> [TASK DIRECTIONS] What follows is a listing. Return every line of it exactly.
- - -
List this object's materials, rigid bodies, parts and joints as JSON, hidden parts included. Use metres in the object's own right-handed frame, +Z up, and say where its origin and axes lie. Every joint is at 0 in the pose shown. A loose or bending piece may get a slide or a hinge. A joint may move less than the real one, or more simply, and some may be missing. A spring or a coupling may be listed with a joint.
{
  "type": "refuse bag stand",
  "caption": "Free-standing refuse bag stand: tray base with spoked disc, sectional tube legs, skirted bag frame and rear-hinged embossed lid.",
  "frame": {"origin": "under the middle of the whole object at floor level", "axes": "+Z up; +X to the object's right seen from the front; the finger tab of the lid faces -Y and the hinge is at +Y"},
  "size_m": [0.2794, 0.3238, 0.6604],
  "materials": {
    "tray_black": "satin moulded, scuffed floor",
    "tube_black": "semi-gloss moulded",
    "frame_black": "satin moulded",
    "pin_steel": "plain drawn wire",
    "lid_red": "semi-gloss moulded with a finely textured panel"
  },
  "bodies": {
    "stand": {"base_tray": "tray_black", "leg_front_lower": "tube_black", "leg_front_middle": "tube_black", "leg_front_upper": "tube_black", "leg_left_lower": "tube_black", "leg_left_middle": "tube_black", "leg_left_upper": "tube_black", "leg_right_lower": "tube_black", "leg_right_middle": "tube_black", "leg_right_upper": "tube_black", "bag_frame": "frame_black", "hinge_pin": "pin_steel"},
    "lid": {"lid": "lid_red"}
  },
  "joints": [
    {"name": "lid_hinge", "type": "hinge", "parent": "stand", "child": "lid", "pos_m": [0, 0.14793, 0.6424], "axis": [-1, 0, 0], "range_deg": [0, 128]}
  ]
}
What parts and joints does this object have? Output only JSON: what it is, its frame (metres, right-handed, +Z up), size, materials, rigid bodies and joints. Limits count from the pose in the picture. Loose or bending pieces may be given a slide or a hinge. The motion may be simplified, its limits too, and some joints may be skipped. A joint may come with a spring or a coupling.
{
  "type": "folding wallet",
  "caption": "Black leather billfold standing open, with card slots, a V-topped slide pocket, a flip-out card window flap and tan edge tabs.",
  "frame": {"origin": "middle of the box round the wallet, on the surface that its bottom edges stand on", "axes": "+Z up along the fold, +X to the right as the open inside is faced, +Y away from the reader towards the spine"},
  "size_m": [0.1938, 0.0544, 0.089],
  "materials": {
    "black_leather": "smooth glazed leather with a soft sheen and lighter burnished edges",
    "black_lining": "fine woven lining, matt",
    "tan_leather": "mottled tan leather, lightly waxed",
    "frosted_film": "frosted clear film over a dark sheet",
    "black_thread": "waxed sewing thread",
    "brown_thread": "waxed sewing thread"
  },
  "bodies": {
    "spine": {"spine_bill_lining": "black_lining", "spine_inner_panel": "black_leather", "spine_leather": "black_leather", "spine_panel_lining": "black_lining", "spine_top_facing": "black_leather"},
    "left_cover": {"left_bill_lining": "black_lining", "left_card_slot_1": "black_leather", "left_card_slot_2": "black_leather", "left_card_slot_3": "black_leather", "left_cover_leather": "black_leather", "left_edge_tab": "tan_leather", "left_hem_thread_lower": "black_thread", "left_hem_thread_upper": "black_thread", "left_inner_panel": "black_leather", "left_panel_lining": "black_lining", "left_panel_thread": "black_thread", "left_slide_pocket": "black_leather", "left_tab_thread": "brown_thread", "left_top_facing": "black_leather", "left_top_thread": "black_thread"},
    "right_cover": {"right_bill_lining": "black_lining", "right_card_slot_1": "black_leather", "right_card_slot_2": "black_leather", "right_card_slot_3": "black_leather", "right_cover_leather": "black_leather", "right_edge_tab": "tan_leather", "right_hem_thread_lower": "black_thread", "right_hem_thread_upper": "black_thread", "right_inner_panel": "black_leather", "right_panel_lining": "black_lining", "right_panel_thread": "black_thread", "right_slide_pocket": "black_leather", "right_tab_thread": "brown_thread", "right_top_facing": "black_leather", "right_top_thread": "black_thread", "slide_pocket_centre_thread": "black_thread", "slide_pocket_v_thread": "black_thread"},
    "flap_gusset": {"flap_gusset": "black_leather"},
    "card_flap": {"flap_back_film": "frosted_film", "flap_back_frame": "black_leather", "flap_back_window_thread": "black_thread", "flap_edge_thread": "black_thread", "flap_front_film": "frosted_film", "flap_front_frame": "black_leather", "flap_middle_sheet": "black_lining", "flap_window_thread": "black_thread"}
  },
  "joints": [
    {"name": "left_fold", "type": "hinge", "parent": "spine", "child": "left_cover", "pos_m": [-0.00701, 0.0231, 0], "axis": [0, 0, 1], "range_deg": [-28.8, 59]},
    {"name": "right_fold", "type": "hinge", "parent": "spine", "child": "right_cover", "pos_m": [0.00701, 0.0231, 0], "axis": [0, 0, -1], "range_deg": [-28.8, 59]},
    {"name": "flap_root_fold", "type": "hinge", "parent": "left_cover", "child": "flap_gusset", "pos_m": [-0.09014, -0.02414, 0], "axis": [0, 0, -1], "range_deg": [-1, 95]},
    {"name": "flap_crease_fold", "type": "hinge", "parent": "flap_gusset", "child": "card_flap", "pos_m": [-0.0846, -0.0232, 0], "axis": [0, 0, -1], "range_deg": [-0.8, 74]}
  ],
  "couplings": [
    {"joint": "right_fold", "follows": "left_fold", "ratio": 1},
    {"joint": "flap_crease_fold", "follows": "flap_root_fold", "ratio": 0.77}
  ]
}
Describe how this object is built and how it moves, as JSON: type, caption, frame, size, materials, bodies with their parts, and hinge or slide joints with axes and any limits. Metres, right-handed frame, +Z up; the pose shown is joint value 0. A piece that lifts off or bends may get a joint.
- - -
> [EXERCISE RESPONSE]
List this object's materials, rigid bodies, parts and joints as JSON, hidden parts included. Use metres in the object's own right-handed frame, +Z up, and say where its origin and axes lie. Every joint is at 0 in the pose shown. A loose or bending piece may get a slide or a hinge. A joint may move less than the real one, or more simply, and some may be missing. A spring or a coupling may be listed with a joint.
{
  "type": "refuse bag stand",
  "caption": "Free-standing refuse bag stand: tray base with spoked disc, sectional tube legs, skirted bag frame and rear-hinged embossed lid.",
  "frame": {"origin": "under the middle of the whole object at floor level", "axes": "+Z up; +X to the object's right seen from the front; the finger tab of the lid faces -Y and the hinge is at +Y"},
  "size_m": [0.2794, 0.3238, 0.6604],
  "materials": {
    "tray_black": "satin moulded, scuffed floor",
    "tube_black": "semi-gloss moulded",
    "frame_black": "satin moulded",
    "pin_steel": "plain drawn wire",
    "lid_red": "semi-gloss moulded with a finely textured panel"
  },
  "bodies": {
    "stand": {"base_tray": "tray_black", "leg_front_lower": "tube_black", "leg_front_middle": "tube_black", "leg_front_upper": "tube_black", "leg_left_lower": "tube_black", "leg_left_middle": "tube_black", "leg_left_upper": "tube_black", "leg_right_lower": "tube_black", "leg_right_middle": "tube_black", "leg_right_upper": "tube_black", "bag_frame": "frame_black", "hinge_pin": "pin_steel"},
    "lid": {"lid": "lid_red"}
  },
  "joints": [
    {"name": "lid_hinge", "type": "hinge", "parent": "stand", "child": "lid", "pos_m": [0, 0.14793, 0.6424], "axis": [-1, 0, 0], "range_deg": [0, 128]}
  ]
}
What parts and joints does this object have? Output only JSON: what it is, its frame (metres, right-handed, +Z up), size, materials, rigid bodies and joints. Limits count from the pose in the picture. Loose or bending pieces may be given a slide or a hinge. The motion may be simplified, its limits too, and some joints may be skipped. A joint may come with a spring or a coupling.
{
  "type": "folding wallet",
  "caption": "Black leather billfold standing open, with card slots, a V-topped slide pocket, a flip-out card window flap and tan edge tabs.",
  "frame": {"origin": "middle of the box round the wallet, on the surface that its bottom edges stand on", "axes": "+Z up along the fold, +X to the right as the open inside is faced, +Y away from the reader towards the spine"},
  "size_m": [0.1938, 0.0544, 0.089],
  "materials": {
    "black_leather": "smooth glazed leather with a soft sheen and lighter burnished edges",
    "black_lining": "fine woven lining, matt",
    "tan_leather": "mottled tan leather, lightly waxed",
    "frosted_film": "frosted clear film over a dark sheet",
    "black_thread": "waxed sewing thread",
    "brown_thread": "waxed sewing thread"
  },
  "bodies": {
    "spine": {"spine_bill_lining": "black_lining", "spine_inner_panel": "black_leather", "spine_leather": "black_leather", "spine_panel_lining": "black_lining", "spine_top_facing": "black_leather"},
    "left_cover": {"left_bill_lining": "black_lining", "left_card_slot_1": "black_leather", "left_card_slot_2": "black_leather", "left_card_slot_3": "black_leather", "left_cover_leather": "black_leather", "left_edge_tab": "tan_leather", "left_hem_thread_lower": "black_thread", "left_hem_thread_upper": "black_thread", "left_inner_panel": "black_leather", "left_panel_lining": "black_lining", "left_panel_thread": "black_thread", "left_slide_pocket": "black_leather", "left_tab_thread": "brown_thread", "left_top_facing": "black_leather", "left_top_thread": "black_thread"},
    "right_cover": {"right_bill_lining": "black_lining", "right_card_slot_1": "black_leather", "right_card_slot_2": "black_leather", "right_card_slot_3": "black_leather", "right_cover_leather": "black_leather", "right_edge_tab": "tan_leather", "right_hem_thread_lower": "black_thread", "right_hem_thread_upper": "black_thread", "right_inner_panel": "black_leather", "right_panel_lining": "black_lining", "right_panel_thread": "black_thread", "right_slide_pocket": "black_leather", "right_tab_thread": "brown_thread", "right_top_facing": "black_leather", "right_top_thread": "black_thread", "slide_pocket_centre_thread": "black_thread", "slide_pocket_v_thread": "black_thread"},
    "flap_gusset": {"flap_gusset": "black_leather"},
    "card_flap": {"flap_back_film": "frosted_film", "flap_back_frame": "black_leather", "flap_back_window_thread": "black_thread", "flap_edge_thread": "black_thread", "flap_front_film": "frosted_film", "flap_front_frame": "black_leather", "flap_middle_sheet": "black_lining", "flap_window_thread": "black_thread"}
  },
  "joints": [
    {"name": "left_fold", "type": "hinge", "parent": "spine", "child": "left_cover", "pos_m": [-0.00701, 0.0231, 0], "axis": [0, 0, 1], "range_deg": [-28.8, 59]},
    {"name": "right_fold", "type": "hinge", "parent": "spine", "child": "right_cover", "pos_m": [0.00701, 0.0231, 0], "axis": [0, 0, -1], "range_deg": [-28.8, 59]},
    {"name": "flap_root_fold", "type": "hinge", "parent": "left_cover", "child": "flap_gusset", "pos_m": [-0.09014, -0.02414, 0], "axis": [0, 0, -1], "range_deg": [-1, 95]},
    {"name": "flap_crease_fold", "type": "hinge", "parent": "flap_gusset", "child": "card_flap", "pos_m": [-0.0846, -0.0232, 0], "axis": [0, 0, -1], "range_deg": [-0.8, 74]}
  ],
  "couplings": [
    {"joint": "right_fold", "follows": "left_fold", "ratio": 1},
    {"joint": "flap_crease_fold", "follows": "flap_root_fold", "ratio": 0.77}
  ]
}
Describe how this object is built and how it moves, as JSON: type, caption, frame, size, materials, bodies with their parts, and hinge or slide joints with axes and any limits. Metres, right-handed frame, +Z up; the pose shown is joint value 0. A piece that lifts off or bends may get a joint.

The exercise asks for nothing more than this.